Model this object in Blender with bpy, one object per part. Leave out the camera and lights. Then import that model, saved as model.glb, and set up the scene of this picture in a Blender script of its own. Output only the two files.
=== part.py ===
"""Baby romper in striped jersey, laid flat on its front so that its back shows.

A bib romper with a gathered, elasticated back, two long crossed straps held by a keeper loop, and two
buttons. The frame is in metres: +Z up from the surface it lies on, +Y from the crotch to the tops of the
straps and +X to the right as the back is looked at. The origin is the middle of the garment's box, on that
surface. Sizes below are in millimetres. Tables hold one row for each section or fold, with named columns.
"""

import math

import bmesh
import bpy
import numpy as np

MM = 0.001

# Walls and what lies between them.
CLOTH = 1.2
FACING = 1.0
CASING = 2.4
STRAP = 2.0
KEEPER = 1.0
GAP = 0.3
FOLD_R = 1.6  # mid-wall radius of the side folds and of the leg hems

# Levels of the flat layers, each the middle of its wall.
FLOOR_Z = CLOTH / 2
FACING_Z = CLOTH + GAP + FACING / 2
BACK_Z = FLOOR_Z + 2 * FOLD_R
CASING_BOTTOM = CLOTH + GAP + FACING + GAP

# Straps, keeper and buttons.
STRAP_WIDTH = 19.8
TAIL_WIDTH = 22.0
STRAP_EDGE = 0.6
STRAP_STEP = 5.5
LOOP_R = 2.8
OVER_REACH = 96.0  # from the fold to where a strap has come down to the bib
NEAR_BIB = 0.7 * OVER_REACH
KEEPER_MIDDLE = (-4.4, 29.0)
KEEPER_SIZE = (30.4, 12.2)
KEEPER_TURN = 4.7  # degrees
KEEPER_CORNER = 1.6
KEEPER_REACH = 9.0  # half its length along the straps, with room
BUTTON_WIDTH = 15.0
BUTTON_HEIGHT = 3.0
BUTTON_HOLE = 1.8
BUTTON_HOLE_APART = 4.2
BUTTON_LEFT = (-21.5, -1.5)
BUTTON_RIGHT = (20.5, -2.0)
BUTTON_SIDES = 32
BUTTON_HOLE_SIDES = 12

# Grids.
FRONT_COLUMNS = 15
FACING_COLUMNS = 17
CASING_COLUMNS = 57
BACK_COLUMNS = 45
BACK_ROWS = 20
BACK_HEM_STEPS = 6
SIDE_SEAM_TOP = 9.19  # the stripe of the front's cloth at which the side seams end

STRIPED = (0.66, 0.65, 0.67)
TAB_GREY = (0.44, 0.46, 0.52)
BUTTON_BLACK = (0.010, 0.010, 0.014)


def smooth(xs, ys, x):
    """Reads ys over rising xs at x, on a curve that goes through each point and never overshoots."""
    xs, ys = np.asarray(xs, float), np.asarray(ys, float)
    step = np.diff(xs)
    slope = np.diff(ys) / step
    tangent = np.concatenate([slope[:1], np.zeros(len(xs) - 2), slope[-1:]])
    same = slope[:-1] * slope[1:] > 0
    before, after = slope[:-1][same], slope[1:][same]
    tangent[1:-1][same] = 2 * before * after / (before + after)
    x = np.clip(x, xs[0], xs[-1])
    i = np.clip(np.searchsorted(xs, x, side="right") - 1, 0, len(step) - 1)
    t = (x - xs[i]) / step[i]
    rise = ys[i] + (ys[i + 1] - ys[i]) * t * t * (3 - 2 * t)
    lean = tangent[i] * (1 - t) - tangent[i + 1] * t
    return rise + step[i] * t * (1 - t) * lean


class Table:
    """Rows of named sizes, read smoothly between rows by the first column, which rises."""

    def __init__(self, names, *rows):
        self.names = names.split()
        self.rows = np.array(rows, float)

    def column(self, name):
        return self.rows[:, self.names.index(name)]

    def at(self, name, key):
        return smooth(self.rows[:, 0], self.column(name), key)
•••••
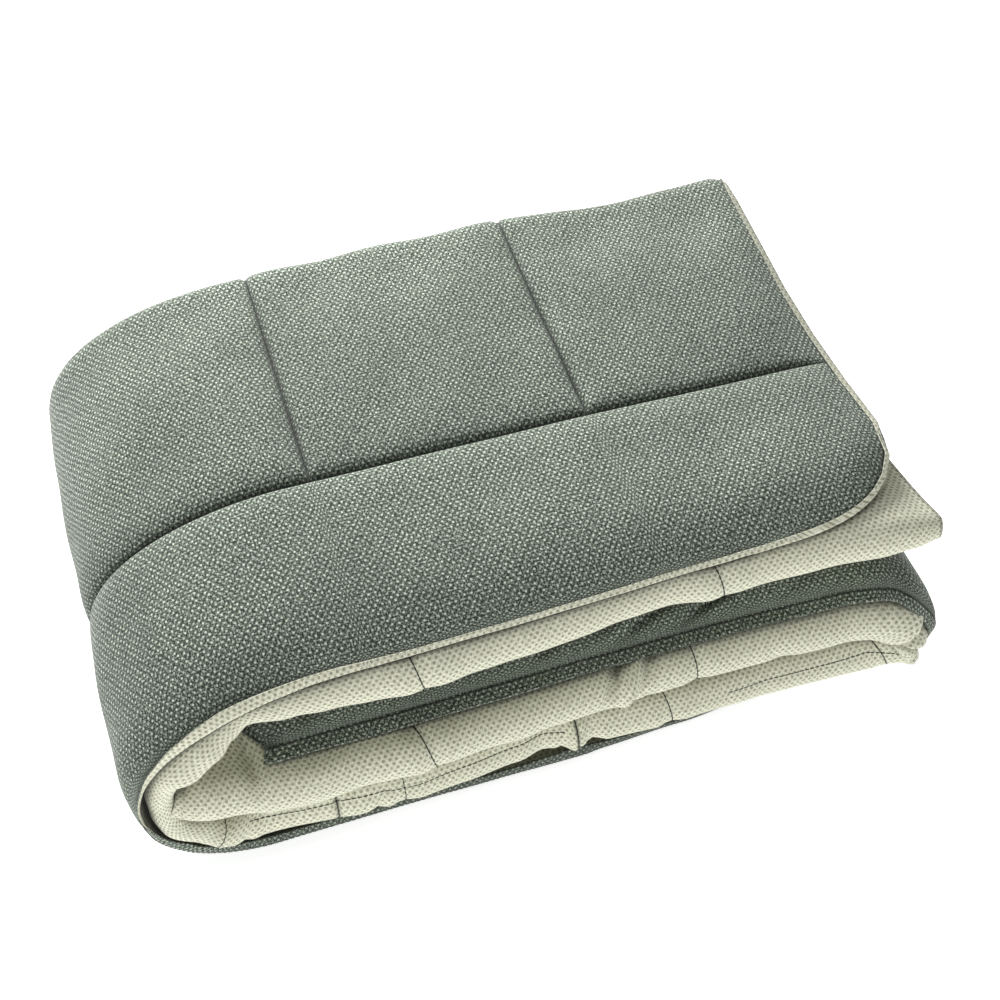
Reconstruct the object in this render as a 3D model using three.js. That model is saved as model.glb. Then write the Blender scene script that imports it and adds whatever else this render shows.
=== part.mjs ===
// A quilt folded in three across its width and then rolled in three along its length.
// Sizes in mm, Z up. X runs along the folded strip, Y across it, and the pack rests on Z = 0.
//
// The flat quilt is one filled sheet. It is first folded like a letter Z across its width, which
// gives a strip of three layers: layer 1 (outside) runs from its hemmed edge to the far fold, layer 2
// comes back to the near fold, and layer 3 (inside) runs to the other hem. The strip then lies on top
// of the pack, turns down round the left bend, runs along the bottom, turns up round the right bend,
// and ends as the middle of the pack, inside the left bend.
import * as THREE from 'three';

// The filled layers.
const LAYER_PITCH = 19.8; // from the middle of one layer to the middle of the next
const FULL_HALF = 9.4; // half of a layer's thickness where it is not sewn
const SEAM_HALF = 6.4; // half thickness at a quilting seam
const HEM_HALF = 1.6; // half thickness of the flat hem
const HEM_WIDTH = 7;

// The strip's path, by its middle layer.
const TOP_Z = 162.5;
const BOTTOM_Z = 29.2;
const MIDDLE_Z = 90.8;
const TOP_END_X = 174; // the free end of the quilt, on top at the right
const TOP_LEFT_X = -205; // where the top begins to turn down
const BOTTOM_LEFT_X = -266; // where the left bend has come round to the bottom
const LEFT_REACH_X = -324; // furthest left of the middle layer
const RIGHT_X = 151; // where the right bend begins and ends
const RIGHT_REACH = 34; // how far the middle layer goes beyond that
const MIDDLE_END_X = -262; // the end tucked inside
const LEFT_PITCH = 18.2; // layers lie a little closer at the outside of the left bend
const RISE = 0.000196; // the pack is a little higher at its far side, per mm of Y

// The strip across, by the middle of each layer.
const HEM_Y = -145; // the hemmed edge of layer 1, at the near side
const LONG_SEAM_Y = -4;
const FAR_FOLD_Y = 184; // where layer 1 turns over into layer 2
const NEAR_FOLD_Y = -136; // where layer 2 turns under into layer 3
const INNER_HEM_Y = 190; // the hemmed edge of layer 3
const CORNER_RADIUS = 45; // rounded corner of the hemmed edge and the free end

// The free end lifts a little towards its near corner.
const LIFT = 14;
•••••
# Description of the task:
Exactly those lines that run from the line with "Reconstruct the object" through the line with "import * as THREE from 'three';" are to be reproduced; both end lines belong to the range.

# Task response:
Reconstruct the object in this render as a 3D model using three.js. That model is saved as model.glb. Then write the Blender scene script that imports it and adds whatever else this render shows.
=== part.mjs ===
// A quilt folded in three across its width and then rolled in three along its length.
// Sizes in mm, Z up. X runs along the folded strip, Y across it, and the pack rests on Z = 0.
//
// The flat quilt is one filled sheet. It is first folded like a letter Z across its width, which
// gives a strip of three layers: layer 1 (outside) runs from its hemmed edge to the far fold, layer 2
// comes back to the near fold, and layer 3 (inside) runs to the other hem. The strip then lies on top
// of the pack, turns down round the left bend, runs along the bottom, turns up round the right bend,
// and ends as the middle of the pack, inside the left bend.
import * as THREE from 'three';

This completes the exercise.